In some experiments, players imagined themselves from the outside, almost as if watching a replay. In others, they imagined the shot from the first‑person perspective — seeing the rim through their own eyes.

The second approach often produced better results.

Hume would not find that surprising. Ideas are copies of impressions, and the closer the copy resembles the original experience, the more naturally the mind accepts it. A first‑person image resembles the perception the player will actually have when standing at the free‑throw line. The imagined scene therefore prepares the mind more directly for the real one.

The difference may seem subtle, but in a skill as precise as shooting it matters. The brain is not merely picturing success; it is rehearsing the sensory structure of the moment.

Rehearsing Pressure

Visualization is not limited to mechanics.

Basketball is full of emotional impressions that arrive with enormous force: the noise of a playoff arena, the tension of a final possession, the strange quiet that settles over a gym just before a decisive free throw. Hume regarded emotions — the passions — as powerful impressions that shape our actions just as much as physical sensations.

Mental imagery can prepare for those impressions as well.

A player might imagine the crowd rising, the clock winding down, the feeling of fatigue in the legs, and the need to slow the breath before stepping to the line. The imagined scene is still weaker than the real one, but it reduces the element of surprise. When the stronger impression finally arrives, the mind has encountered a version of it before.

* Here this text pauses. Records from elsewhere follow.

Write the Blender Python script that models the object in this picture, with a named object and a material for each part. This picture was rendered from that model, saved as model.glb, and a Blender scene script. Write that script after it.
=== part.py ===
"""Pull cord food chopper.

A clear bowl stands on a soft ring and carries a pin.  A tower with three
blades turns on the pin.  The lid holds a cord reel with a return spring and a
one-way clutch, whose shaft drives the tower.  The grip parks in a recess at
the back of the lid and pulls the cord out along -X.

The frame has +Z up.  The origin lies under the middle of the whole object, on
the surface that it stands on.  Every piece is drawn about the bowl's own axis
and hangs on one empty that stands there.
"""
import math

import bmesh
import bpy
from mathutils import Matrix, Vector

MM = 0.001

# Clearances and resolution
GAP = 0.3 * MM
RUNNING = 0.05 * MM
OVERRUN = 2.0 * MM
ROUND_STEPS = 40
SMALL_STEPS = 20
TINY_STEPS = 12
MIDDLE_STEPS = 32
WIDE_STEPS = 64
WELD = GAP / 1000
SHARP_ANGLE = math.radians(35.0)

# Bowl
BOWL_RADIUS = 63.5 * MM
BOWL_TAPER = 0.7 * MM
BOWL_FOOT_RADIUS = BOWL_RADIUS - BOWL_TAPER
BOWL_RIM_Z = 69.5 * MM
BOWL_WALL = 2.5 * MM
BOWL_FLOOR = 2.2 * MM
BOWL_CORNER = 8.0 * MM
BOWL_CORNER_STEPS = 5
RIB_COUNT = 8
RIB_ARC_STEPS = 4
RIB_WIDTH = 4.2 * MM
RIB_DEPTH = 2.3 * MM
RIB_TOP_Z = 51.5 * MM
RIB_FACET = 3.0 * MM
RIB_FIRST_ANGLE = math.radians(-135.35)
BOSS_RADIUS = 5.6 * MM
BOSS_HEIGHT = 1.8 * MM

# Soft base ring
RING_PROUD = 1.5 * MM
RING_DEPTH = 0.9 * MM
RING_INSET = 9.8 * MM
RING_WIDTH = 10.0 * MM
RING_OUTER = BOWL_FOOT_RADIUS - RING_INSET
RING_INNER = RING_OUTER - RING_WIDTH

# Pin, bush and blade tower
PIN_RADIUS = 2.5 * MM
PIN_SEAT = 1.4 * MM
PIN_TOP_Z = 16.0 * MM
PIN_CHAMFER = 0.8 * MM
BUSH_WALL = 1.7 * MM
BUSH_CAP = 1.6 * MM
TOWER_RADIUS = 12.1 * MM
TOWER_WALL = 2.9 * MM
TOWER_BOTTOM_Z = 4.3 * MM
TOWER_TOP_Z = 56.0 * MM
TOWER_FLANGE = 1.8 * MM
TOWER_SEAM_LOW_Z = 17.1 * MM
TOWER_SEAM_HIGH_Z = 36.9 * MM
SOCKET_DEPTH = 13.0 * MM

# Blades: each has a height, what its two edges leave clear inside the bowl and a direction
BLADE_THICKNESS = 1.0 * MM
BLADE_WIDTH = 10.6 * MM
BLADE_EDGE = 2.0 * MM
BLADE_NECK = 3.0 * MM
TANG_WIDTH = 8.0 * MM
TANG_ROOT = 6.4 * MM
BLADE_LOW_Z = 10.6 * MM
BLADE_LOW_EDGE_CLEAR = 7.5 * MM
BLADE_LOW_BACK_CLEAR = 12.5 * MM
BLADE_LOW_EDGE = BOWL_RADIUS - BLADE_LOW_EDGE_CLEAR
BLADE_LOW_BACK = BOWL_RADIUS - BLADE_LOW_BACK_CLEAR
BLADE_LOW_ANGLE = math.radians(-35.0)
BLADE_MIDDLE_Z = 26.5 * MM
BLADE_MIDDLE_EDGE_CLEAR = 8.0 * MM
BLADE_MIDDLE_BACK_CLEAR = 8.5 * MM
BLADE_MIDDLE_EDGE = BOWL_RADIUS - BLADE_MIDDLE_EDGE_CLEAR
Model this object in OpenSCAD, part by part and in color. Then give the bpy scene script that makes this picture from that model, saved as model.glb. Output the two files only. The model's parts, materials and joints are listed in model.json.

The moment still matters. It simply feels less alien.

Specificity Over Fantasy

Modern sports psychology increasingly emphasizes detailed visualization rather than vague optimism. Some imagery systems ask athletes to include physical sensations, environmental details, emotional context, and timing in their mental rehearsal.

From a Humean perspective, this emphasis makes sense. The mind learns through resemblance and repetition. The closer the imagined scene resembles the eventual impression, the more effectively it prepares the athlete for what will happen next.

A generic image of a made shot does little to train that process. A detailed rehearsal of the catch, the footwork, the defender closing out, and the release under pressure does much more. The mind begins to treat the imagined sequence as a familiar path.

When the real possession unfolds, the path is already partly traced.

Seeing the Game Differently

Visualization is sometimes discussed in mystical terms, as though the mind were capable of bending reality toward its desires. Hume would reject that idea immediately. Imagination, in his view, cannot guarantee outcomes. It merely rearranges the material of past experience.

Yet that modest description turns out to be powerful.

The mind is constantly preparing itself for what it expects to happen next. When players visualize effectively, they are quietly shaping those expectations. They are teaching the mind how a possession should unfold, how pressure should feel, and how action should follow perception.

The imagined scene remains a faint copy. The real moment will always be stronger.

But when the moment arrives — the pass coming off the screen, the defender trailing, the shot rising toward the rim — the mind recognizes the structure of what it is seeing.

And recognition, in basketball as in philosophy, often makes all the difference.


Footnotes / Philosophy Terms

1. Impressions

In Hume’s philosophy, impressions are the vivid, forceful perceptions we experience directly — sensations, emotions, and feelings as they actually occur. They are the raw material from which all thought is built.

2. Ideas

For Hume, ideas are the weaker, fainter copies of impressions that appear in memory and imagination. They preserve the content of past experience but lack its original intensity, which is why imagining a free throw never fully replicates shooting one.

3. Habit

For Hume, habit (or custom) is the mental mechanism by which repeated experience creates automatic expectations. When certain events regularly follow one another, the mind begins to anticipate the sequence without conscious reasoning.